*TASK*
Return exactly the lines that run from the beginning through the line containing "mouth on z = 0.", both included, and no others.

*SOURCE EXCERPT*
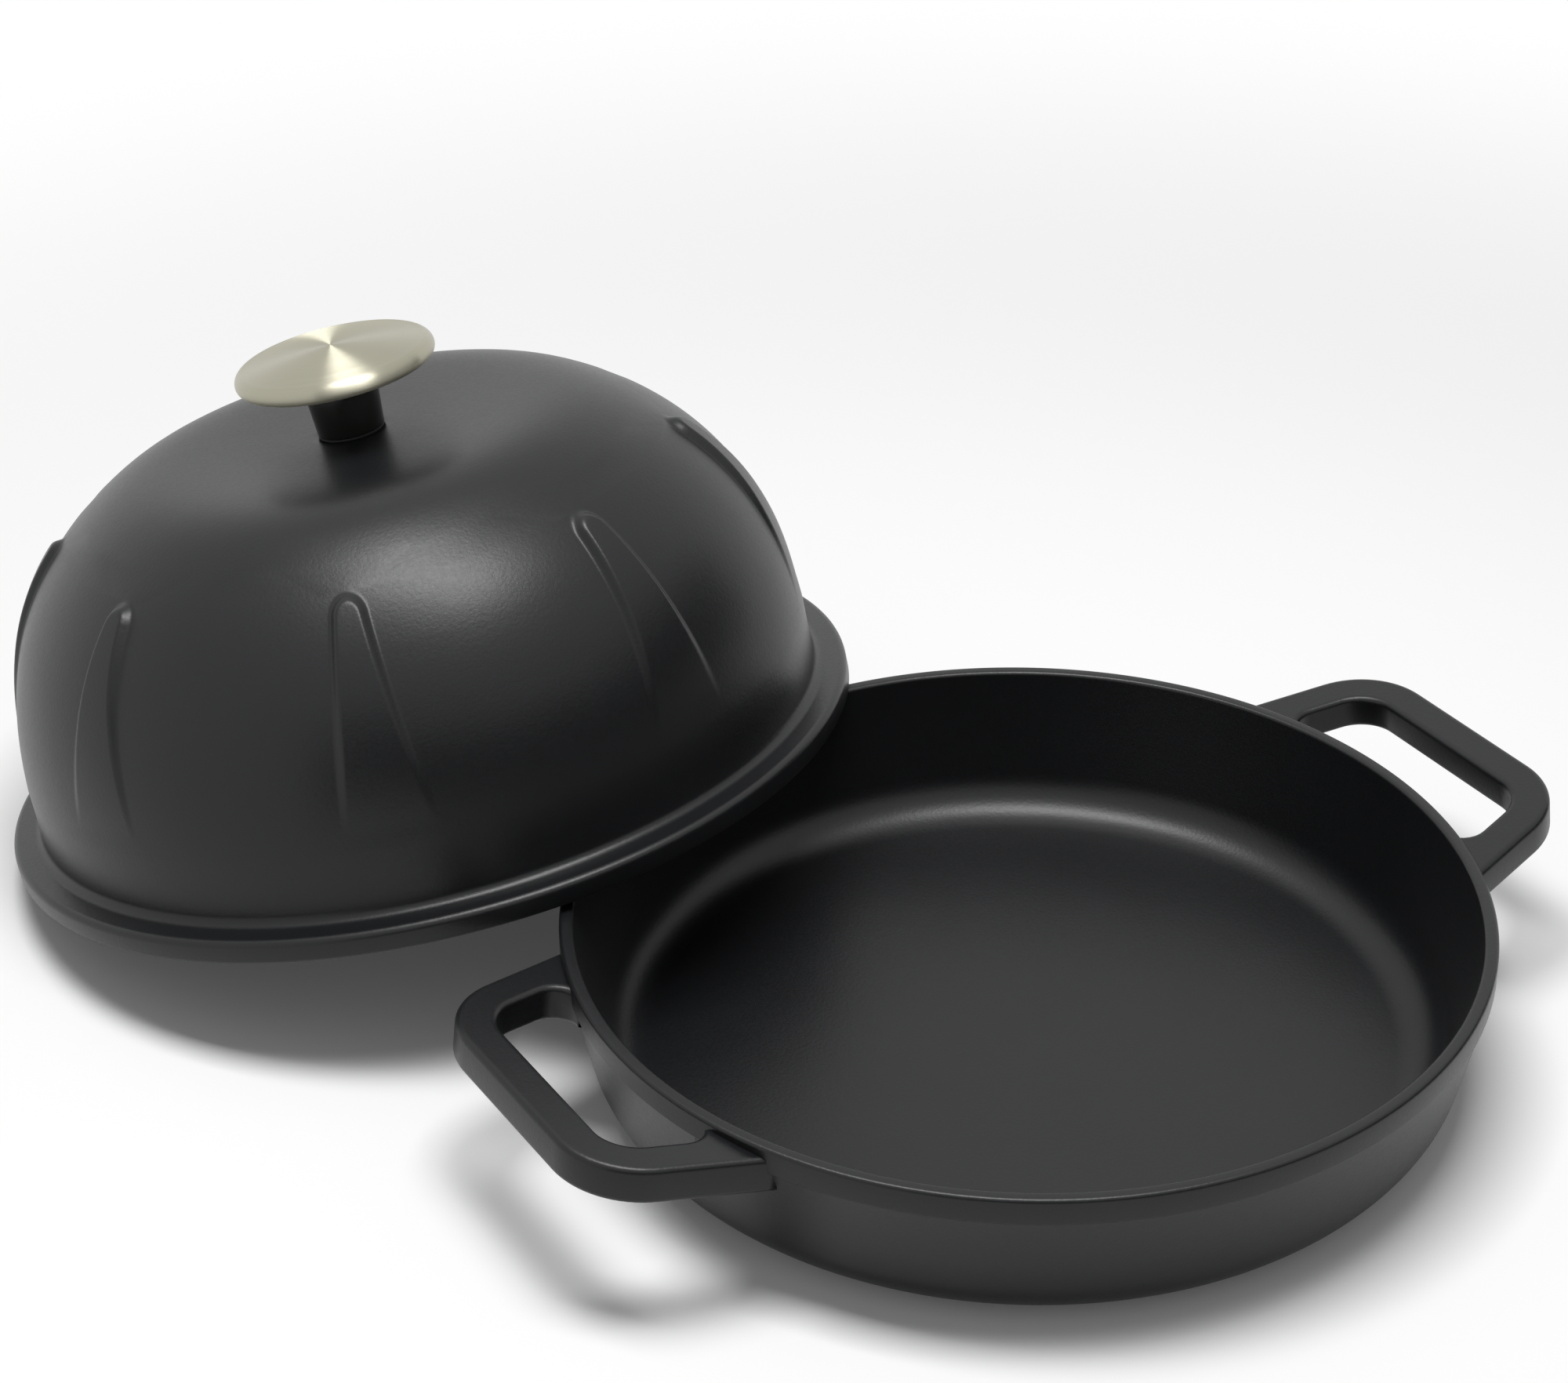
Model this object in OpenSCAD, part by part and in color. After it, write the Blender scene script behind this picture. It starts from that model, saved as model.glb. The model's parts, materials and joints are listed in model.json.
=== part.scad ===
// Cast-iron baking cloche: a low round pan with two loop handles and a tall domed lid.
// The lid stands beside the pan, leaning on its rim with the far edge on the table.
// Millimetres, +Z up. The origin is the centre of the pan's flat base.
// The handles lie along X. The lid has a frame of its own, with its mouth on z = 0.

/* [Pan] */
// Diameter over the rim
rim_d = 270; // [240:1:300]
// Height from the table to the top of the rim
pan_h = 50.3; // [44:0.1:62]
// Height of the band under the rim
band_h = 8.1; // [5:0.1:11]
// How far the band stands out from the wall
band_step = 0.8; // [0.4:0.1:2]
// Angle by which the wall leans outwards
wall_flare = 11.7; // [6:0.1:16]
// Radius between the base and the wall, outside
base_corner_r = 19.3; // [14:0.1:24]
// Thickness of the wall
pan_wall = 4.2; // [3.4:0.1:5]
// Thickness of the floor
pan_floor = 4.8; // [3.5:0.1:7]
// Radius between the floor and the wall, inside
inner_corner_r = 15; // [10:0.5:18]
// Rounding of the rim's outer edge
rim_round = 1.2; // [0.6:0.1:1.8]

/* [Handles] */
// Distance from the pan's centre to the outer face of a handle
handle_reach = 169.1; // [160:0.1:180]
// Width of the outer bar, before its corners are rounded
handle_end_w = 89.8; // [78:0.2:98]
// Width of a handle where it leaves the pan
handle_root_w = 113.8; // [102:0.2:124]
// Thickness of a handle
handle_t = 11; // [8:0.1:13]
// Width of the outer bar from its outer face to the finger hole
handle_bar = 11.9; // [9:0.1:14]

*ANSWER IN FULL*
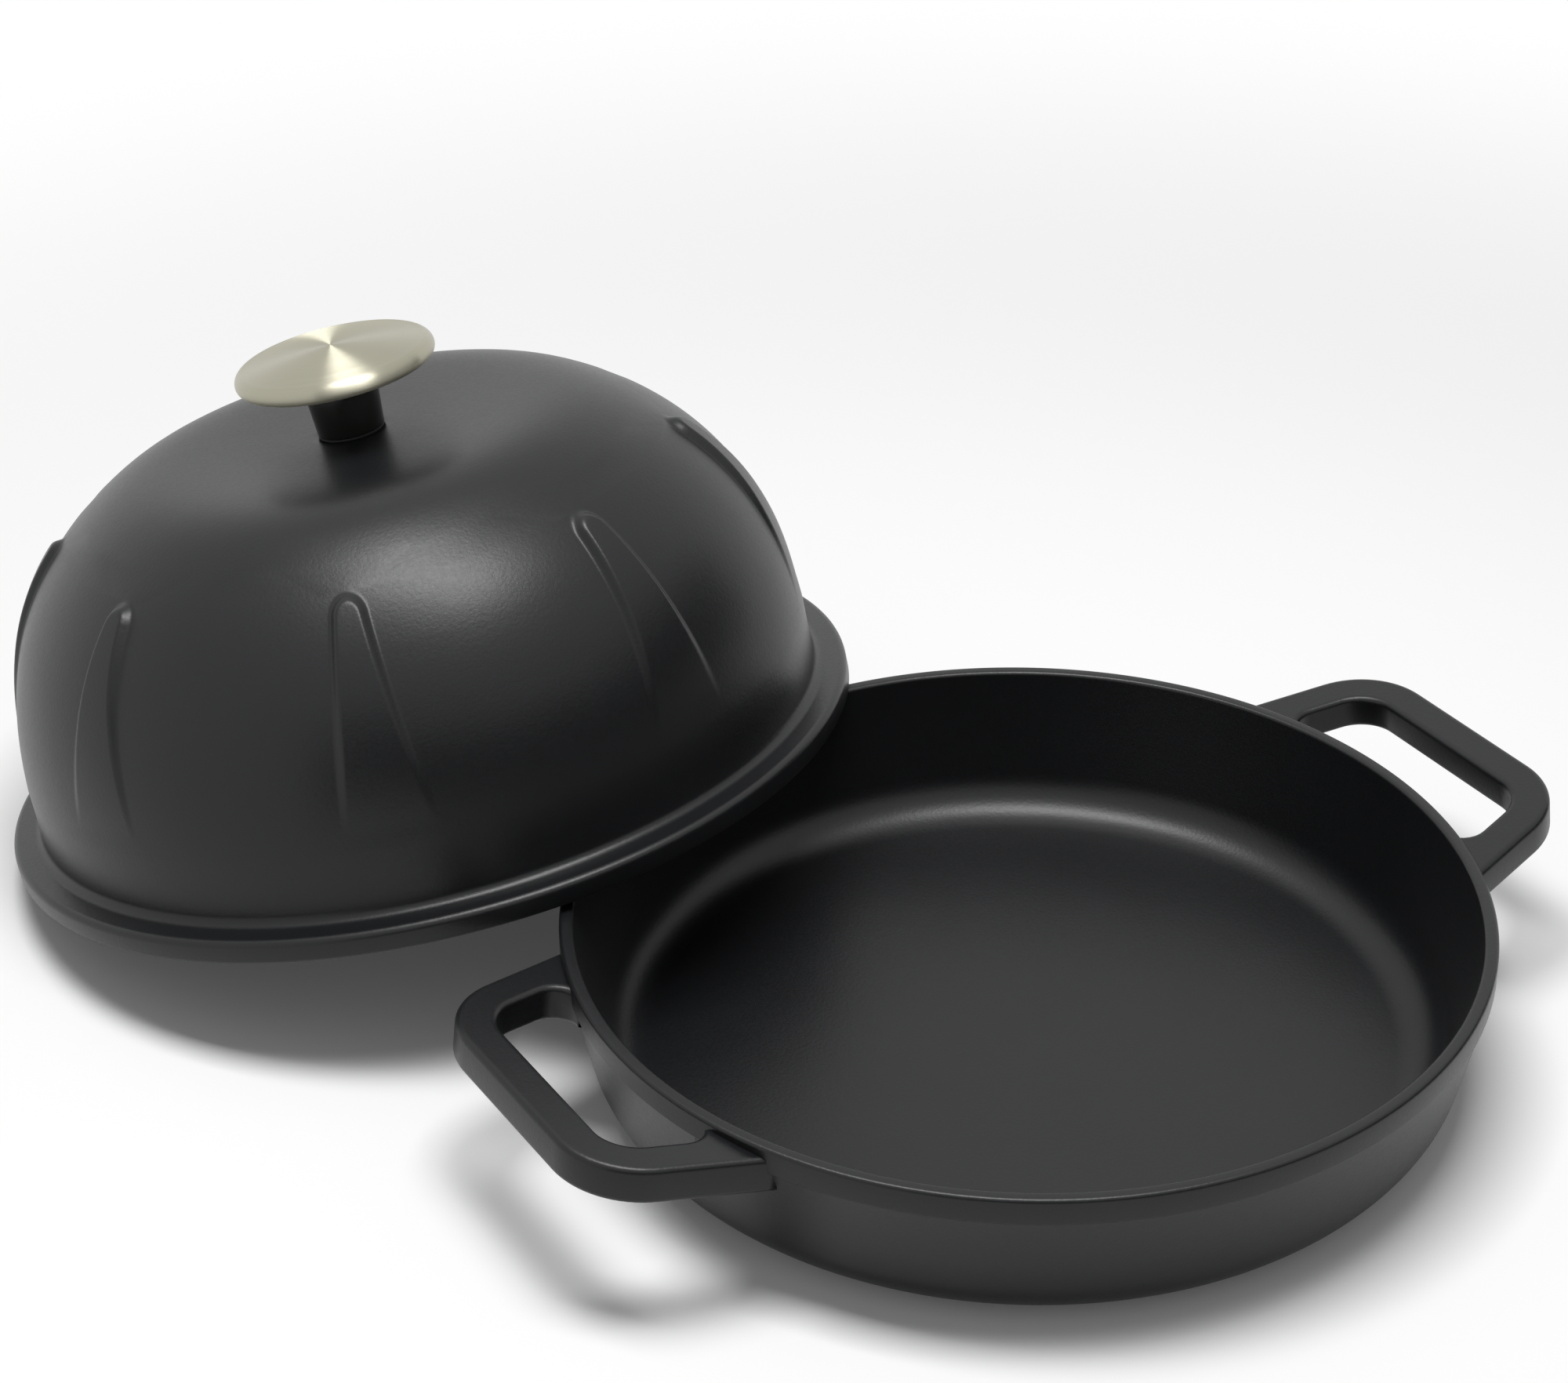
Model this object in OpenSCAD, part by part and in color. After it, write the Blender scene script behind this picture. It starts from that model, saved as model.glb. The model's parts, materials and joints are listed in model.json.
=== part.scad ===
// Cast-iron baking cloche: a low round pan with two loop handles and a tall domed lid.
// The lid stands beside the pan, leaning on its rim with the far edge on the table.
// Millimetres, +Z up. The origin is the centre of the pan's flat base.
// The handles lie along X. The lid has a frame of its own, with its mouth on z = 0.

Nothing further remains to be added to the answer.